Atop the fact that the team is an institution, baseball can be a cold business that's exceedingly numbers driven. While recent championship teams have demonstrated that leadership in the clubhouse and chemistry among teammates is paramount, the statistical gurus out there (of whom there are many) will argue that the numbers don't lie, especially in baseball, that Jeter is on downward slope of what has been a spectacular career, that many shortstops cover more ground and are more productive at the plate, and, well, he's more worth $12 million a year for three years (even with the New York premium) than say $20 million a year for five or six. And that's where the sides are stumbling. Apparently, the team is willing to give Jeter a 3-year, $63 million deal, while Jeter wants a five- or six-year deal. Which isn't surprising, given all that he's meant to the franchise and given that Alex Rodriguez's contract will run until he's 42 (which is what a six-year deal would do for Jeter, who is older than A-Rod).

Now, before you say that these guys have plenty of money, that why is Jeter so concerned, he's set for life, remember that these players are great precisely because they want more than the rest of us. They want that extra strike to hit, they want to take that extra pitch to scratch out a walk to get something going, they'll crash into the catcher, make the great slide around a tag or the innovative backhanded flip play to give the catcher a chance to tag out a go-ahead runner at home. And they measure themselves through the currency of the realm -- the size and length of their deals. Jeter knows that he's older, and he knows that he isn't the player he was ten years ago, but he also knows that he's the face of the franchise, the leader, the guy who sets the tone and that there's no one like him and no one who can take his place, especially under the bright lights of New York (where the pressure is tremendous). Because of this, he wants to get paid not for his numbers, but for his unmeasurable contributions, something which even the brain trust at Baseball Prospectus cannot measure all that well (at least not yet).

Mike Francesa of WFAN once said that what distinguishes the Yankees is that they can sign someone to a big contract, overpay and have that player not be all that productive, and it won't affect them the way it would devastate the average team, because the Yankees are so well-funded that they can eat a mistake. He's right about that -- witness the ill-fated signing of Carl Pavano and what now looks to be the ill-advised contract of A.J. Burnett. All that said, if the Yankees have all that money, how big of a risk is Jeter? Imagine the attention he'll draw as he approaches 3,000 hits, imagine his leadership and his tone-setting. Derek Jeter is unique, and he's one of the main reasons why the Yankees are the paramount franchise in all of baseball.

And yet. . . the Yankees cannot continue to sign players to long contracts and not have production. Burnett's contract looks to be a risk, and who knows how good A-Rod will be when he's playing for big bucks at 38 through 42. And how will CC Sabathia fare if he cannot control his weight as he ages? All of these are good questions, and they underscore why it's important for all franchises to develop young players as opposed to relying upon signing expensive free agents.
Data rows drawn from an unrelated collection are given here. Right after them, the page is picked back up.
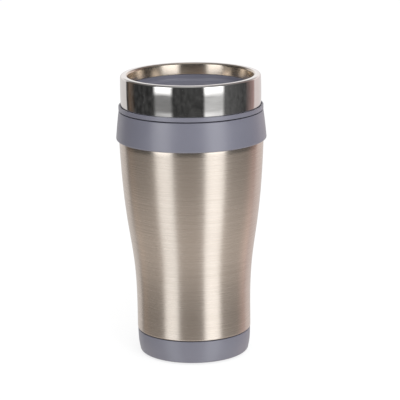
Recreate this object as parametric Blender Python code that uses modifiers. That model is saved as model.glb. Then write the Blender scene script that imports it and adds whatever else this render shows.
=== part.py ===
"""Insulated travel mug: a double-walled steel cup with a plastic collar and base cap, and a press-in
drink-through lid with a polished trim ring and a thumb slider.

Frame: metres, +Z up. The origin is on the floor, on the mug's axis. The drinking side faces -Y.
A profile is a list of (radius, height) points that runs down the outer side of the turned shape.
"""

import math

import bmesh
import bpy
from mathutils import Vector

MM = 0.001

# Driving dimensions
HEIGHT = 170 * MM  # floor to the rim of the closed lid
WAIST_RADIUS = 34.25 * MM  # straight lower part of the shell, slim enough for a car's cup holder
SHOULDER_RADIUS = 43.08 * MM  # widest part of the shell, under the collar
SHOULDER_Z = 131 * MM
WAIST_Z = 27 * MM  # above it the shell starts to widen
STEEL = 0.5 * MM  # sheet thickness
AIR_GAP = 3.2 * MM  # insulating gap between shell and cup
GAP = 0.3 * MM  # clearance between neighbouring pieces
SEGMENTS = 32  # facets of a turned piece
SEAM = 0.5 * MM  # open shadow line between visible pieces

# Base
FOOT_PROUD = 0.6 * MM  # how far the foot ring stands below the base cap
FOOT_INNER = 24.3 * MM
FOOT_OUTER = 28.7 * MM
FOOT_THICKNESS = 1.3 * MM
BASE_TOP = 14.4 * MM  # top edge of the base cap
BASE_FLOOR = 3 * MM  # upper face of the base cap's floor
NECK_RADIUS = 32.1 * MM  # the shell's lower neck, inside the base cap
NECK_BOTTOM = 4.4 * MM

# Mouth of the cup
MOUTH_RADIUS = 41.5 * MM  # the shell's upper neck, inside the collar
MOUTH_TOP = 145 * MM
CUP_NECK = MOUTH_RADIUS - STEEL - GAP  # outside of the inner cup inside that neck
CUP_STEP_Z = 134.2 * MM  # where the inner cup widens to carry the collar's inner skirt
CUP_FLOOR = 18 * MM  # underside of the inner cup
CUP_CORNER = 8 * MM
FLANGE_LIFT = 0.45 * MM  # the cup's rolled rim above the shell's edge

# Collar
COLLAR_TOP = 148.6 * MM
COLLAR_BOTTOM = 131.4 * MM
COLLAR_TOP_RADIUS = 43.05 * MM
COLLAR_RADIUS = 44.88 * MM  # widest part of the whole mug
COLLAR_BORE = 38.6 * MM  # the seat that the lid's gasket presses on
CHANNEL_TOP = 146.3 * MM  # ceiling of the channel over the steel rims
SKIRT_BOTTOM = 136.2 * MM

# Lid
LID_BOTTOM = 133 * MM
FLANGE_BOTTOM = COLLAR_TOP + SEAM
FLANGE_TOP = 151.8 * MM
FLANGE_RADIUS = 43.1 * MM
PLUG_RADIUS = 37.8 * MM
PLUG_BORE = 34.7 * MM
GROOVE_RADIUS = 36.2 * MM
GROOVE_BOTTOM = 139.8 * MM
GROOVE_TOP = 146.2 * MM
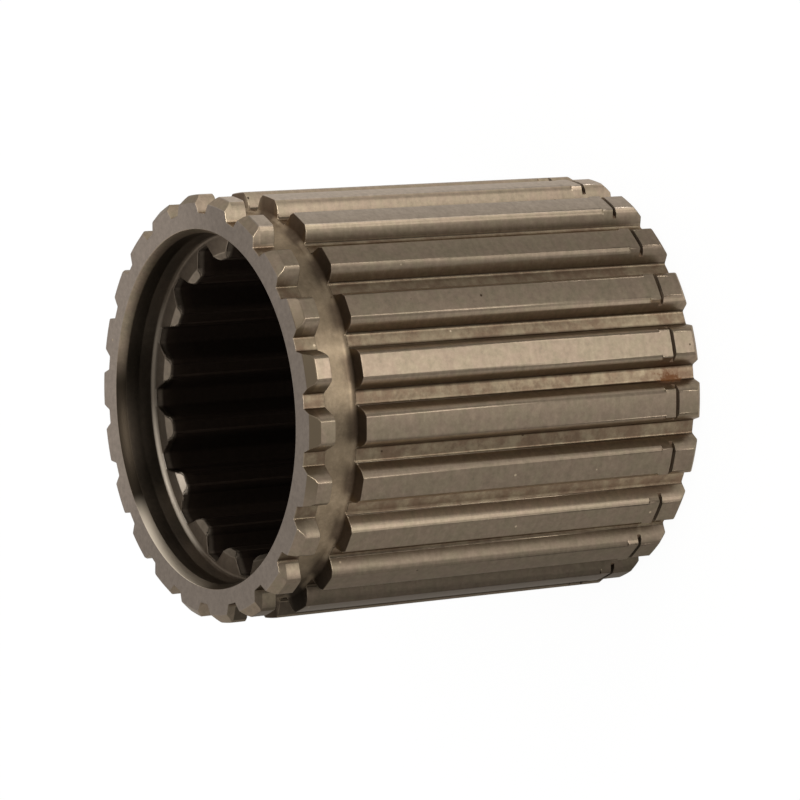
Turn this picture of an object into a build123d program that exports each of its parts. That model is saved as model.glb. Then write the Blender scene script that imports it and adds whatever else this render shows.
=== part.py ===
from build123d import *
import math
import os

# Splined coupling sleeve, one piece of turned and splined steel.
# It stands on its plain end at Z = 0, with the locking ring and the counterbore on top.
# An external tooth and an internal tooth are both centred on +X.

# Sleeve body, millimetres and degrees throughout
length = 74.5
end_chamfer = 1.35

# External spline
outer_count = 22
outer_module = 3.0
outer_addendum = 1.5
outer_dedendum = 1.4

# Long sliding teeth, with a narrow chamfer along both edges of each crest
long_thickness = 5.92
long_pressure_angle = 25.0
long_root_fillet = 0.4
tip_chamfer_width = 0.45
tip_chamfer_depth = 0.65

# Short teeth of the locking ring, leaner towards the crest, with plain edges and roots
ring_width = 4.0
ring_thickness = 5.6
ring_pressure_angle = 30.0

# Turned relief between the locking ring and the long teeth, with a ramp at the foot of the long teeth
relief_width = 5.6
relief_below_root = 0.5
relief_ramp = 0.9

# Groove for a wire ring near the plain end, and the unchamfered crests that back it up
snap_groove_height = 5.1
snap_groove_width = 0.7
snap_groove_depth = 1.25
full_crest_width = 1.95

# Internal spline
inner_count = 16
inner_module = 3.2
inner_addendum = 1.5
inner_dedendum = 1.9
inner_thickness = 5.03
inner_pressure_angle = 30.0
inner_root_fillet = 0.45
inner_crest_rounding = 0.8
inner_end_chamfer = 0.9

# Counterbore that leads into the internal spline, clear of its roots
counterbore_clearance = 0.8
counterbore_depth = 6.8
counterbore_corner = 0.6
mouth_chamfer_width = 0.7
mouth_chamfer_height = 1.6

# Radii that follow from the sizes above
outer_pitch_radius = outer_module * outer_count / 2
outer_crest_radius = outer_pitch_radius + outer_addendum
outer_root_radius = outer_pitch_radius - outer_dedendum
relief_floor_radius = outer_root_radius - relief_below_root
inner_pitch_radius = inner_module * inner_count / 2
inner_crest_radius = inner_pitch_radius - inner_addendum
inner_root_radius = inner_pitch_radius + inner_dedendum
counterbore_radius = inner_root_radius + counterbore_clearance
mouth_radius = counterbore_radius + mouth_chamfer_width

# Heights that follow from the sizes above
ring_base = length - ring_width
long_top = ring_base - relief_width
snap_groove_top = snap_groove_height + snap_groove_width
full_crest_top = snap_groove_top + full_crest_width
shoulder = length - counterbore_depth

# How far each cutter runs past the surface that it opens
overrun = 1.0


def at(radius, angle):
    """Point at a radius and an angle in radians from +X."""
    return Vector(radius * math.cos(angle), radius * math.sin(angle))


def on_circle(corner, radius):
    """Whether a corner of a sketch lies on the circle with this radius."""
    return math.isclose(Vector(corner).length, radius, rel_tol=1e-6)


def half_thickness(radius, pitch_radius, thickness, pressure_angle):
    """Half the angle, in radians, that an involute with this thickness at the pitch circle spans."""

    def involute(angle):
        return math.tan(angle) - angle

    pressure = math.radians(pressure_angle)
    local = math.acos(pitch_radius * math.cos(pressure) / radius)
    return thickness / (2 * pitch_radius) + involute(pressure) - involute(local)


def ring_space(radius):
    """Half the space between two teeth of the locking ring."""
    tooth = half_thickness(radius, outer_pitch_radius, ring_thickness, ring_pressure_angle)
    return math.pi / outer_count - tooth


def long_space(radius):
    """Half the space between two long teeth."""
    tooth = half_thickness(radius, outer_pitch_radius, long_thickness, long_pressure_angle)
    return math.pi / outer_count - tooth


def inner_space(radius):
    """Half the space between two internal teeth, which has the form of the shaft's own tooth."""
    pitch = 2 * math.pi * inner_pitch_radius / inner_count
    return half_thickness(radius, inner_pitch_radius, pitch - inner_thickness, inner_pressure_angle)


def spaces(count, root, crest, half_space, root_fillet=0.0):
    """Sketch of all the spaces of a spline, each flank an arc through three points of its form."""
    mouth = crest + math.copysign(overrun, crest - root)
    flank_radii = (root, (root + mouth) / 2, mouth)

    with BuildSketch() as space:
        with BuildLine():
            ThreePointArc(*(at(radius, half_space(radius)) for radius in flank_radii))
            ThreePointArc(*(at(radius, -half_space(radius)) for radius in flank_radii))
            ThreePointArc(*(at(root, side * half_space(root)) for side in (-1, 0, 1)))
            Line(at(mouth, -half_space(mouth)), at(mouth, half_space(mouth)))
        make_face()
        if root_fillet:
            root_corners = space.vertices().filter_by(lambda corner: on_circle(corner, root))
            fillet(root_corners, root_fillet)

    with BuildSketch() as pattern:
        with PolarLocations(0, count, start_angle=180 / count):
            add(space.sketch)
    return pattern.sketch


def tip_chamfers():
    """Sketch of the Vs that chamfer the crest edges on both sides of each space between long teeth."""
    flank_radius = outer_crest_radius - tip_chamfer_depth
    crest_angle = long_space(outer_crest_radius) + tip_chamfer_width / outer_crest_radius
    on_crest = at(outer_crest_radius, crest_angle)
    on_flank = at(flank_radius, long_space(flank_radius))
    slope = (on_crest - on_flank).normalized()
    high = on_crest + slope * overrun
    low = on_flank - slope * overrun / 2

    with BuildSketch() as pattern:
        with PolarLocations(0, outer_count, start_angle=180 / outer_count):
            Polygon((low.X, low.Y), (high.X, high.Y), (high.X, -high.Y), (low.X, -low.Y), align=None)
    return pattern.sketch


outer_form = (outer_count, outer_root_radius, outer_crest_radius)
ring_spaces = spaces(*outer_form, ring_space)
long_spaces = spaces(*outer_form, long_space, long_root_fillet)
inner_spaces = spaces(inner_count, inner_root_radius, inner_crest_radius, inner_space, inner_root_fillet)

with BuildPart() as coupling_sleeve:
    # Turned blank, with a bore that leaves some metal inside the crests of the internal teeth
    with BuildSketch(Plane.XZ) as blank:
        with BuildLine():
            Polyline(
                (inner_crest_radius + inner_end_chamfer, 0),
                (outer_crest_radius - end_chamfer, 0),
                (outer_crest_radius, end_chamfer),
                (outer_crest_radius, length - end_chamfer),
                (outer_crest_radius - end_chamfer, length),
                (mouth_radius, length),
                (counterbore_radius, length - mouth_chamfer_height),
                (counterbore_radius, shoulder),
                (inner_crest_radius + inner_end_chamfer, shoulder),
                (inner_crest_radius - overrun, shoulder - inner_end_chamfer - overrun),
                (inner_crest_radius - overrun, inner_end_chamfer + overrun),
                close=True,
            )
        make_face()
        shoulder_corner = blank.vertices().sort_by_distance((counterbore_radius, shoulder))[0]
        chamfer(shoulder_corner, counterbore_corner)
    revolve(axis=Axis.Z)

    # Relief between the locking ring and the long teeth
    with BuildSketch(Plane.XZ) as relief:
        with Locations((relief_floor_radius, long_top)):
            Rectangle(
                outer_crest_radius + overrun - relief_floor_radius,
                relief_width,
                align=(Align.MIN, Align.MIN),
            )
        chamfer(relief.vertices().sort_by_distance((relief_floor_radius, long_top))[0], relief_ramp)
    revolve(axis=Axis.Z, mode=Mode.SUBTRACT)

    # Wire ring groove
    with BuildSketch(Plane.XZ):
        with Locations((outer_crest_radius - snap_groove_depth, snap_groove_height)):
            Rectangle(snap_groove_depth + overrun, snap_groove_width, align=(Align.MIN, Align.MIN))
    revolve(axis=Axis.Z, mode=Mode.SUBTRACT)

    # Spaces between the external teeth, whose form changes in the middle of the relief. The crest
    # edges of the long teeth are chamfered, apart from a short stretch beside the wire ring groove
    snap_groove_middle = snap_groove_height + snap_groove_width / 2
    relief_middle = long_top + relief_width / 2
    for form, bottom, top in (
        (long_spaces, -overrun, relief_middle),
        (tip_chamfers(), -overrun, snap_groove_middle),
        (tip_chamfers(), full_crest_top, relief_middle),
        (ring_spaces, relief_middle, length + overrun),
    ):
        with BuildSketch(Plane.XY.offset(bottom)):
            add(form)
        extrude(amount=top - bottom, mode=Mode.SUBTRACT)

    # Bore and spaces between the internal teeth, whose crests are rounded into the flanks
    with BuildSketch(Plane.XY.offset(-overrun)) as bore:
        Circle(inner_crest_radius)
        add(inner_spaces)
        crest_corners = bore.vertices().filter_by(lambda corner: on_circle(corner, inner_crest_radius))
        fillet(crest_corners, inner_crest_rounding)
    extrude(amount=overrun + shoulder + overrun, mode=Mode.SUBTRACT)

coupling_sleeve.part.label = "coupling_sleeve"

os.makedirs("parts", exist_ok=True)
export_step(coupling_sleeve.part, "parts/coupling_sleeve.step")
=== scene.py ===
import math

import bmesh
import bpy
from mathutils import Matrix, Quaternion, Vector


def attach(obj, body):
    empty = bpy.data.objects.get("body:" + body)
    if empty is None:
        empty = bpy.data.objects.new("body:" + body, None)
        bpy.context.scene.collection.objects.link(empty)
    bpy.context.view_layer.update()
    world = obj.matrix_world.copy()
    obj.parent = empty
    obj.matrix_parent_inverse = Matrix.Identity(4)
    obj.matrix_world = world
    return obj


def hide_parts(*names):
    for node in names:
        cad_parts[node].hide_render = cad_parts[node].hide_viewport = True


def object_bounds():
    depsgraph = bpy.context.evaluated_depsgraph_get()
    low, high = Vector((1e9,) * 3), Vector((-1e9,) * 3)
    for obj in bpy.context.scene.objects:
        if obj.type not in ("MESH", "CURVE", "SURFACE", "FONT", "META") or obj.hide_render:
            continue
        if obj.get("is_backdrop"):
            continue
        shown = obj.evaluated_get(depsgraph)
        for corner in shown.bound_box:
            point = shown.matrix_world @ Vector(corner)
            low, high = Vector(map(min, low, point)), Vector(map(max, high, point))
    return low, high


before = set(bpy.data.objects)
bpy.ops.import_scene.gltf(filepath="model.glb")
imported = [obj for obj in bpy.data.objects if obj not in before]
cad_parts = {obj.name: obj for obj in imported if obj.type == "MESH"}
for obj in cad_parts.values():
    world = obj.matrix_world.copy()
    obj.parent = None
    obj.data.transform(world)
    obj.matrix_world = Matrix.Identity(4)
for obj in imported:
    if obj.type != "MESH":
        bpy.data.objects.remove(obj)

low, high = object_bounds()

# Splined sleeve.
# One piece of steel, turned and bored from the bar. Both splines are cut in it, and a neck is turned
# behind a ring of short teeth. The mesh repeats those cuts, in radii and heights of millimetres.
length = round(high[2] * 1000, 1)
outer_crest = round(high[0] * 1000, 1)
end_chamfer = 1.35

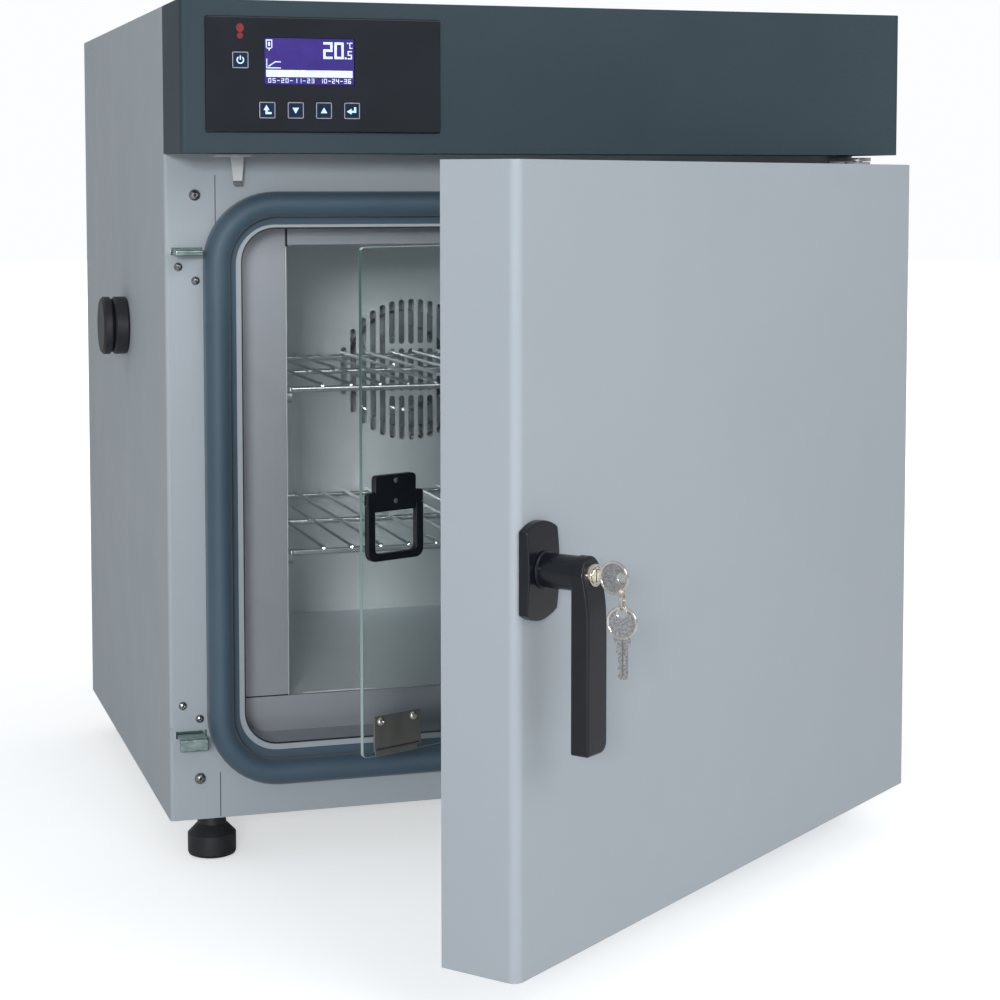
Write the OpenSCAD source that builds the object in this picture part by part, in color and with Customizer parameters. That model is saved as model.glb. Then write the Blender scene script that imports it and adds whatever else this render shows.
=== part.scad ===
// Bench incubator with a latched outer door and a glass inner door.
// X runs across the front, Y from front to back and Z up from the floor under the feet.
// Both doors are drawn open, as they stand at rest. Door pieces are written as if closed.

/* [Cabinet] */
// Width of the cabinet and of the outer door
cab_w = 590; // [576:2:640]
// Depth of the casing behind its front flange
cab_d = 490; // [480:2:560]
// Height of the casing without its feet
cab_h = 642; // [636:2:700]
// Height of the feet under the casing
foot_h = 37; // [34:1:50]
// Y of the front flange, set so that the open part is centred on the origin
front_y = -15; // [-30:1:0]
// Thickness of the casing sheet
sheet = 1.2; // [0.8:0.1:1.5]
// Width of the flange folded round the front of each side panel
flange_w = 38; // [34:1:42]
// Depth of the flange folded round the back of each side panel
rear_flange = 16; // [12:1:24]
// Outer radius of the folded vertical edges
fold_r = 3; // [2:0.5:4]
// Diameter of the casing screws
screw_d = 3.6; // [3:0.2:4]

/* [Header] */
// Height of the control header
header_h = 113.6; // [100:1:125]
// Depth of the header in front of the flange
header_d = 82; // [78:1:100]
// Wall of the moulded header housing
header_wall = 2.5; // [2:0.5:4]
// Radius of the header's vertical front edges
header_r = 4; // [3:0.5:8]
// Width of the glossy fascia
fascia_w = 181.4; // [170:1:190]
// Height of the glossy fascia
fascia_h = 86.5; // [80:1:92]
// Distance of the fascia from the header's left edge
fascia_x = 18.6; // [12:1:24]
// Distance of the fascia from the header's top edge
fascia_z = 12; // [10:1:16]
// Thickness of the fascia that stands out of the header
fascia_t = 2; // [1.5:0.5:3]
// Width of the display window
lcd_w = 69.2; // [60:1:74]
// Height of the display window
lcd_h = 35; // [30:1:40]
// Width of a key
key_w = 12.5; // [11:0.5:14]
// Distance from one key of the row to the next
key_pitch = 21.7; // [18:0.5:24]
// Travel of a key
key_travel = 0.8; // [0.5:0.1:1]
// Gap round a key in the fascia
key_gap = 0.3; // [0.2:0.1:0.4]

/* [Outer door] */
// Thickness of the outer door
door_t = 58.9; // [56:0.5:70]
// Gap between the casing's flange and the closed door
door_gap = 19.6; // [19:0.2:24]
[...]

That said, the team that's been the best at managing these risks over the years has been the Yankees, who have outstanding results to show for it (and could have better results if, among other things, they were better at competing for the less expensive signings, such as back-of-the-rotation starters and bullpen help). So, what are the Yankees to do?

They cannot afford to lose Jeter, and they cannot afford a stalemate. They also cannot afford to let this negotiation get ugly (by having officials speak to the press anonymously). What they need to do is get into a room, look each other in the eye, and make a deal -- a deal that keeps Jeter in New York for the right price and the right length. There is a compromise to be had, here, that will help both sides get the right result, save face, and move on with the business of returning the Yankees to the World Series.

But they should act quickly and keep the discussions out of the media. This is a special situation, and it deserves special handling. Derek Jeter belongs in a Yankees' uniform -- for the rest of his career.


Blogger Bomber Girl said...


2:54 PM  
Blogger Michael said...

But here's the question, who will pay Jeter that amount? Who will sign him for six years?

Would Jeter really be willing to sit out a year of baseball? Would a contender sign him for his "leadership?"

And as much as Jeter means to the Yankees and the fans. NY Fans have no problem saying "I love Jeter for all he's done for us, but he's washed up."

10:54 AM  
Blogger Escort81 said...

There will be some unhappy New Yorkers if this drags on too long.

Who do you think is more popular in NYC, Mayor Bloomberg or DJ? President Obama or DJ?